Faction represented in the Knesset
- 1949–1951: Mapam

Personal details
- Born: 3 December 1911 Brussels, Belgium
- Died: 7 May 2000 (aged 88)

= Dov Bar-Nir =

Israeli politician (1911–2000)

Dov Bar-Nir (דב בר-ניר; 3 December 1911 – 7 May 2000) was a Belgium-born Israeli politician who served as a member of the Knesset for Mapam between 1949 and 1951.

==Biography==
Born Bernard Silberschatz in Brussels in Belgium, Bar-Nir studied social science at the University of Strasbourg, where he was awarded a PhD. He was amongst the founders of the Hashomer Hatzair movement in Belgium.

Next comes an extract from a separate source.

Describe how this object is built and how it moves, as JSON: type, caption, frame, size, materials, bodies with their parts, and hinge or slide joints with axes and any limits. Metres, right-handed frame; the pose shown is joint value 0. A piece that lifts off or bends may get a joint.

He emigrated to Mandatory Palestine in 1932, and joined kibbutz Ein HaHoresh, where he lived until 1956. He was a member of the Socialist League party, which later merged with the HaKibbutz HaArtzi movement to form the Hashomer Hatzair Workers Party, which he served as secretary of from its foundation in 1946 until its merger into Mapam in 1948.

In the 1949 elections he won a seat on Mapam's list. In 1950, he was sent to the United States to work as an emissary of Hashomer Hatzair. He subsequently resigned from the Knesset and was replaced by Menachem Ratzon on 10 April 1951. Between 1951 and 1953, he served as secretary of Mapam's central committee and, from 1957 until 1960, as secretary of the World Union of Mapam.

After retiring from the Knesset, he published several books, including Trends in Modern Art (1954), From Jabotinsky to Begin: Portrait of a Movement (1982), Politicide: An Israel Socialist Answers a Foreign Socialist (1982), The Confrontation: Ben-Gurion and Jabotinsky (1987) and Opinions Make Their Way.